Desde hace casi dos década, Europa recibe con expectante preocupación las migraciones provenientes de América del Sur y Africa; un fenómeno frecuente desde los tiempos más remotos. Todos nosotros somos fruto del cruce de distintos pueblos y razas.
Como en la época de Abraham, los inmigrantes buscan mejores condiciones de vida para sí y sus familias. Suponen actualmente el 12% e la población española. Han sido bien recibidos mientras la economía ha sido favorable y han contribuido a nuestro desarrollo. Ahora, con la crisis hasta el cuello, estorban
Estos conflictos de intereses ponen al descubierto lo frágil que es la tolerancia cuando falta la fe.
¿Qué nos deparará el porvenir con tanto acosamiento a los creyentes, a las instituciones que defienden los derechos humanos, a la vida engendrada y por nacer, a los criterios justos que denuncian los atropellos?
Es bien actual el interrogante del evangelio según San Lucas: “Cuando venga el Hijo del Hombre ¿encontrará fe en la tierra?” (Lc. 18,8).

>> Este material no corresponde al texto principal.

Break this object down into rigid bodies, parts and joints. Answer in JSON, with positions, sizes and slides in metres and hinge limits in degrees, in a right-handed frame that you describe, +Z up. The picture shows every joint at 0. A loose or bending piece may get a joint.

Si hacemos caso a los agoreros de desgracias y a los enemigos de la Iglesia que airean cualquier escándalo para desacreditar al Papa y a todos los cristianos, los creyentes tenemos fecha de caducidad.

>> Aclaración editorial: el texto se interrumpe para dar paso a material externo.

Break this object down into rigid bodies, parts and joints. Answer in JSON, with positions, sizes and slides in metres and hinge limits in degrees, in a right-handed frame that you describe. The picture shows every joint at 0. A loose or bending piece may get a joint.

Ignoran estos propagadores de ideologías destructivas que la religión, como afirmaba Malraux, es totalmente necesaria para este siglo convulso.

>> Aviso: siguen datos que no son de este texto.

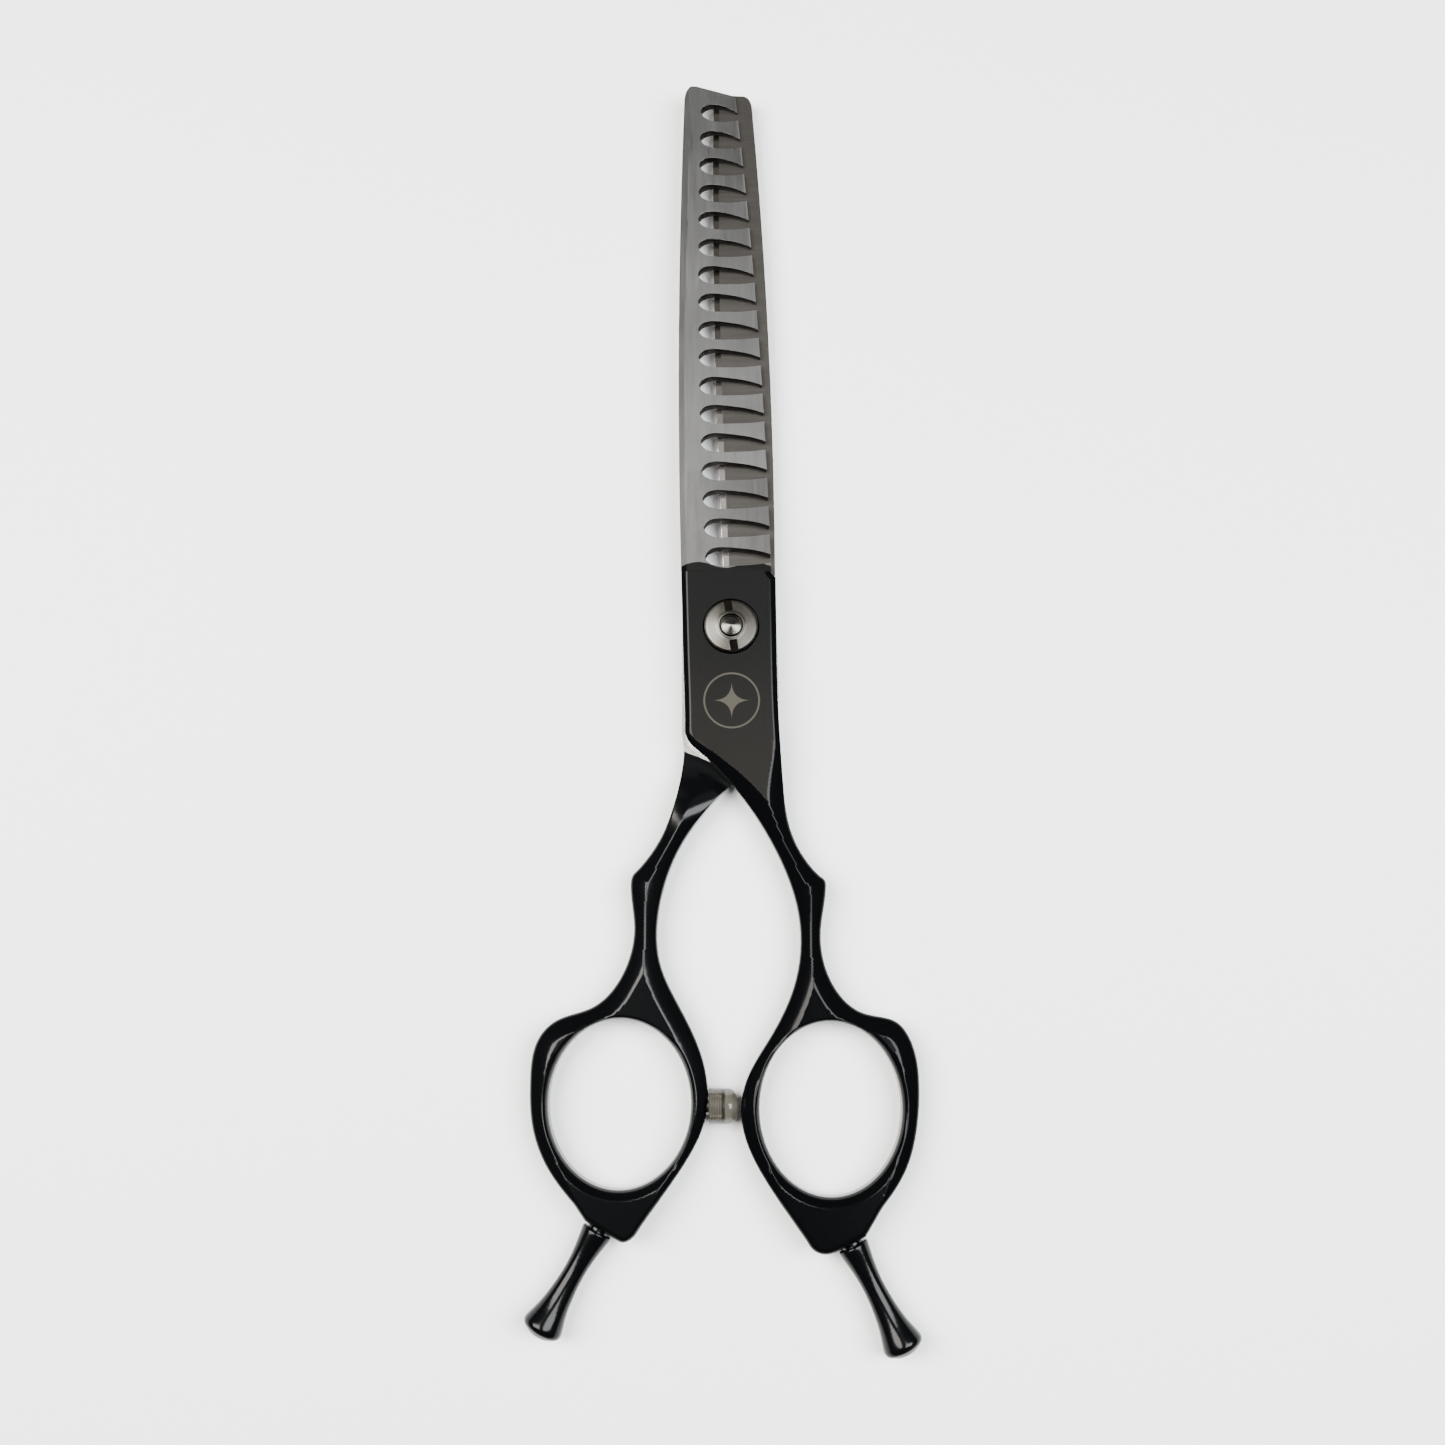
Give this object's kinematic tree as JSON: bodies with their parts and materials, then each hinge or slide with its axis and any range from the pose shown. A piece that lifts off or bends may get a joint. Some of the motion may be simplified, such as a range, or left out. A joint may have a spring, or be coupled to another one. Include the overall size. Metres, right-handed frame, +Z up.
{
  "type": "thinning shears",
  "caption": "Hairdresser's thinning shears: a toothed blade over a straight cutting blade on a slotted pivot nut, with two finger rings, screw-in finger rests and a clear bumper.",
  "frame": {"origin": "pivot axis at the underside of the pivot post's head, on the surface the shears lie on", "axes": "+Y from the pivot towards the blade tips, +Z up along the pivot through the tension nut, +X towards the cutting blade's spine"},
  "size_m": [0.0568, 0.1918, 0.0072],
  "materials": {
    "polished_steel": "satin polished blade steel",
    "black_coating": "gloss black coating",
    "turned_steel": "turned and polished",
    "bronze": "machined",
    "white_washer": "matte",
    "clear_silicone": "clear rubber",
    "black_gloss_rest": "gloss black"
  },
  "bodies": {
    "back_half": {"cutting_blade": "polished_steel", "back_handle": "black_coating", "pivot_post": "turned_steel", "ride_washer": "white_washer", "bumper_stud": "turned_steel", "bumper_cap": "clear_silicone", "spring_washer": "turned_steel"},
    "front_half": {"toothed_blade": "polished_steel", "front_handle": "black_coating", "pivot_bush": "bronze", "friction_washer": "bronze"},
    "nut": {"tension_nut": "turned_steel"},
    "left_rest": {"left_finger_rest": "black_gloss_rest"},
    "right_rest": {"right_finger_rest": "black_gloss_rest"}
  },
  "joints": [
    {"name": "blade_pivot", "type": "hinge", "parent": "back_half", "child": "front_half", "pos_m": [0, 0, 0.0034], "axis": [0, 0, 1], "range_deg": [0, 130]},
    {"name": "tension_turn", "type": "hinge", "parent": "back_half", "child": "nut", "pos_m": [0, 0, 0.0055], "axis": [0, 0, 1], "range_deg": [-180, 180]},
    {"name": "left_rest_unscrew", "type": "slide", "parent": "back_half", "child": "left_rest", "axis": [-0.5045, -0.8634, 0], "range_m": [0, 0.0046]},
    {"name": "right_rest_unscrew", "type": "slide", "parent": "front_half", "child": "right_rest", "axis": [0.454, -0.891, 0], "range_m": [0, 0.0046]}
  ]
}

Vivimos tiempos difíciles, muy lejanos a los del Nacionalcatolicismo, donde todo era favorable para la Iglesia. Ahora nos vemos obligados a navegar contra corriente, lo cual es positivo, porque es en estas circunstancias donde se aclara quiénes son los verdaderos seguidores de Jesús.
Sin olvidar los razonamientos y la dialéctica con otras culturas, convenimos con el P. Rahner que: “el s. XXI será místico, o no será”.
Los cristianos estamos llamados a construir un mundo mejor y más justo, al tiempo que esperamos “un cielo nuevo y un tierra nueva” (Apocalipsis 21,1)
Este es el gran reto que debemos afrontar, con independencia de cuál sea nuestra edad.
Abraham y Sara eran mayores cuando recibieron la llamada de Dios, y no dudaron en ponerse en camino y, contra toda esperanza fueron “padres de un gran Pueblo” (Génesis 12,2).
La Carta a los Hebreos menciona hoy “la ciudad de sólidos cimientos, cuyo arquitecto y constructor es Dios” (Hebreos 11,10), pues “quien a Dios tiene, nada le falta; sólo Dios basta” (Sta Teresa).
Bajar los brazos ante la adversidad no es propio de un buen cristiano; sí lo es “vigilar y velar aguardando la venida del Señor”.